• Recorded information:
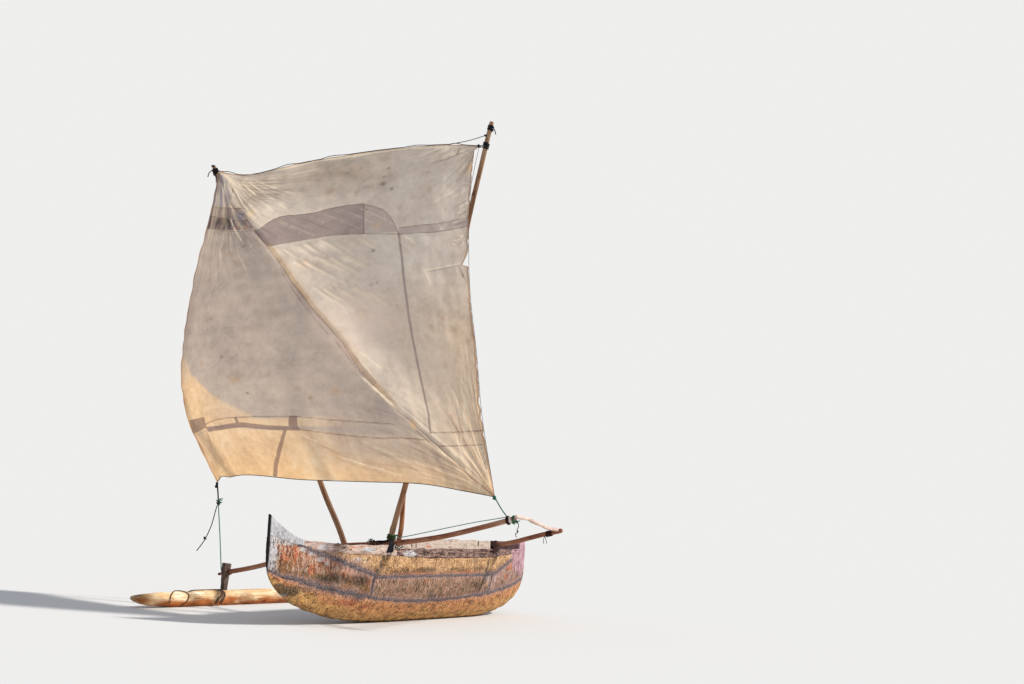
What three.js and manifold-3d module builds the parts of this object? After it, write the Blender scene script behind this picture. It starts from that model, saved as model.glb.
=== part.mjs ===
// A small single-outrigger sailing canoe, drawn up on a beach with its square sail set.
// Millimetres, +X to the bow, +Y to port, +Z up, origin on the worn flat of the keel.
// The canoe leans to starboard until its float touches the ground, so all of it is
// modelled upright in one inner group, which is then heeled and set down on z = 0.
import * as THREE from 'three';
import { mergeVertices } from 'three/addons/utils/BufferGeometryUtils.js';
import Module from 'manifold-3d';

const wasm = await Module();
wasm.setup();
const { clamp, degToRad, lerp } = THREE.MathUtils;
const v = (x, y, z) => new THREE.Vector3(x, y, z);

// Driving dimensions of the hull
const BOW_X = 2440;            // stem
const STERN_X = -2700;         // sternpost
const WIDEST_X = -100;
const HALF_BEAM = 340;
const SIDE_TOP_Z = 700;        // height where the sides have become upright
const TIP = { bow: { half: 12, power: 2.1 }, stern: { half: 35, power: 3 } };
const BOW_KEEL = { start: 150, end: BOW_X, rise: 550, power: 2.4 };
const STERN_KEEL = { start: -1250, end: STERN_X, rise: 400, power: 2.2 };
const BILGE_POWER = 2.3;       // roundness of the section
const PLANK = 22;              // thickness of the sides
const BOTTOM = 48;             // thickness of the dugout along the keel
const HOLLOW = { fore: 2010, aft: -2330 };
const LOFT_TOP = 1060;
const SEAM = 0.3;              // gap between touching pieces
const FLAT_DEPTH = 4;          // how far keel and float are worn flat
const HEEL = degToRad(4.4);

// Seams and edges of the planks, as heights over x
const LOWER_SEAM = { middle: 193, foreRise: 50, aftRise: 25.8 };   // rise at 1 m, by the square
const UPPER_SEAM = { middle: 425, foreX: 950, foreSlope: 0.248, aftX: -1410, aftSlope: 0.246 };
const TOP_SEAM = { middle: 592, foreX: 0, foreSlope: 0.03, aftX: -1300, aftSlope: 0.05 };
const STEP_X = 665;            // the gunwale is higher forward of the boom
const GUNWALE = { aft: 676, fore: 714, sheerX: 1300, length: 700, sheer: 40, power: 1.5 };
const PROW = { x: 2005, foot: 757, rise: 213, power: 1.5 };
const WASHBOARD = { aft: -1290, top: 772, peakX: -200, fall: 75, length: 860, slope: 0.013 };
const STERN_TOP = 752;
const BUTT = { fore: 1000, aft: -1400 };
const SCARF = { aft: -1500, middle: -150, fore: 1150 };   // joints across the dugout
const UPPER_STRAKE = { fore: 1820, aft: -2240 };

// Outrigger
const BOOM_X = { fore: 700, aft: -1600 };
const BOOM_R = 23;
const STICK_R = 17;
const FLOAT = { y: -1500, r: 73, tip: 2235, tail: -2050 };
const BOARD = { thick: 36, tenon: 22, slope: 10 };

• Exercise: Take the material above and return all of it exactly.

• Result of this task:
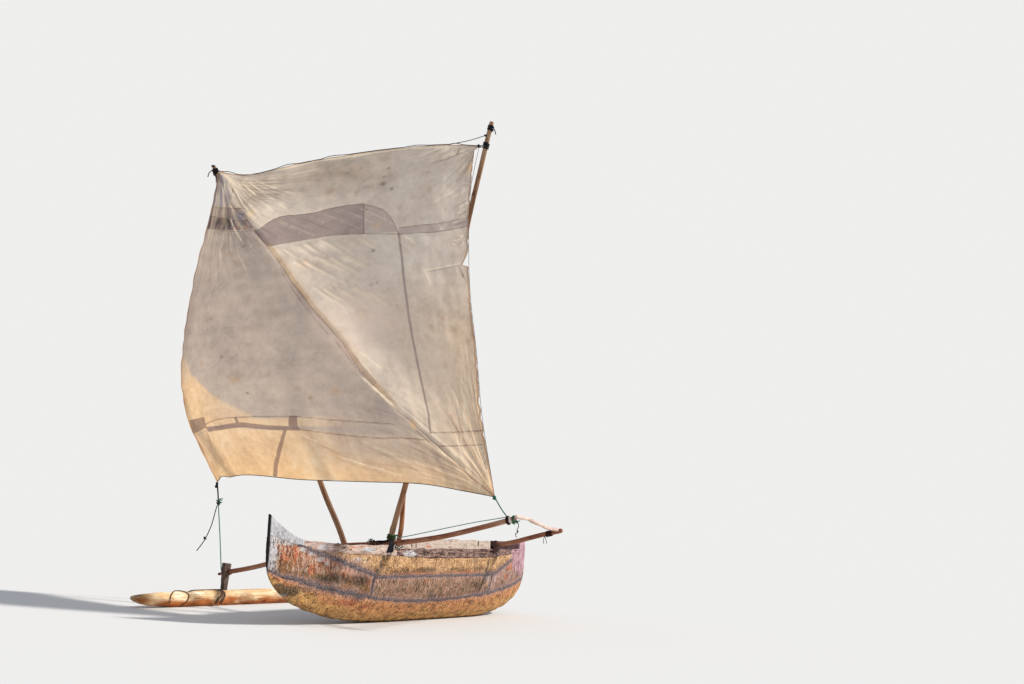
What three.js and manifold-3d module builds the parts of this object? After it, write the Blender scene script behind this picture. It starts from that model, saved as model.glb.
=== part.mjs ===
// A small single-outrigger sailing canoe, drawn up on a beach with its square sail set.
// Millimetres, +X to the bow, +Y to port, +Z up, origin on the worn flat of the keel.
// The canoe leans to starboard until its float touches the ground, so all of it is
// modelled upright in one inner group, which is then heeled and set down on z = 0.
import * as THREE from 'three';
import { mergeVertices } from 'three/addons/utils/BufferGeometryUtils.js';
import Module from 'manifold-3d';

const wasm = await Module();
wasm.setup();
const { clamp, degToRad, lerp } = THREE.MathUtils;
const v = (x, y, z) => new THREE.Vector3(x, y, z);

// Driving dimensions of the hull
const BOW_X = 2440;            // stem
const STERN_X = -2700;         // sternpost
const WIDEST_X = -100;
const HALF_BEAM = 340;
const SIDE_TOP_Z = 700;        // height where the sides have become upright
const TIP = { bow: { half: 12, power: 2.1 }, stern: { half: 35, power: 3 } };
const BOW_KEEL = { start: 150, end: BOW_X, rise: 550, power: 2.4 };
const STERN_KEEL = { start: -1250, end: STERN_X, rise: 400, power: 2.2 };
const BILGE_POWER = 2.3;       // roundness of the section
const PLANK = 22;              // thickness of the sides
const BOTTOM = 48;             // thickness of the dugout along the keel
const HOLLOW = { fore: 2010, aft: -2330 };
const LOFT_TOP = 1060;
const SEAM = 0.3;              // gap between touching pieces
const FLAT_DEPTH = 4;          // how far keel and float are worn flat
const HEEL = degToRad(4.4);

// Seams and edges of the planks, as heights over x
const LOWER_SEAM = { middle: 193, foreRise: 50, aftRise: 25.8 };   // rise at 1 m, by the square
const UPPER_SEAM = { middle: 425, foreX: 950, foreSlope: 0.248, aftX: -1410, aftSlope: 0.246 };
const TOP_SEAM = { middle: 592, foreX: 0, foreSlope: 0.03, aftX: -1300, aftSlope: 0.05 };
const STEP_X = 665;            // the gunwale is higher forward of the boom
const GUNWALE = { aft: 676, fore: 714, sheerX: 1300, length: 700, sheer: 40, power: 1.5 };
const PROW = { x: 2005, foot: 757, rise: 213, power: 1.5 };
const WASHBOARD = { aft: -1290, top: 772, peakX: -200, fall: 75, length: 860, slope: 0.013 };
const STERN_TOP = 752;
const BUTT = { fore: 1000, aft: -1400 };
const SCARF = { aft: -1500, middle: -150, fore: 1150 };   // joints across the dugout
const UPPER_STRAKE = { fore: 1820, aft: -2240 };

// Outrigger
const BOOM_X = { fore: 700, aft: -1600 };
const BOOM_R = 23;
const STICK_R = 17;
const FLOAT = { y: -1500, r: 73, tip: 2235, tail: -2050 };
const BOARD = { thick: 36, tenon: 22, slope: 10 };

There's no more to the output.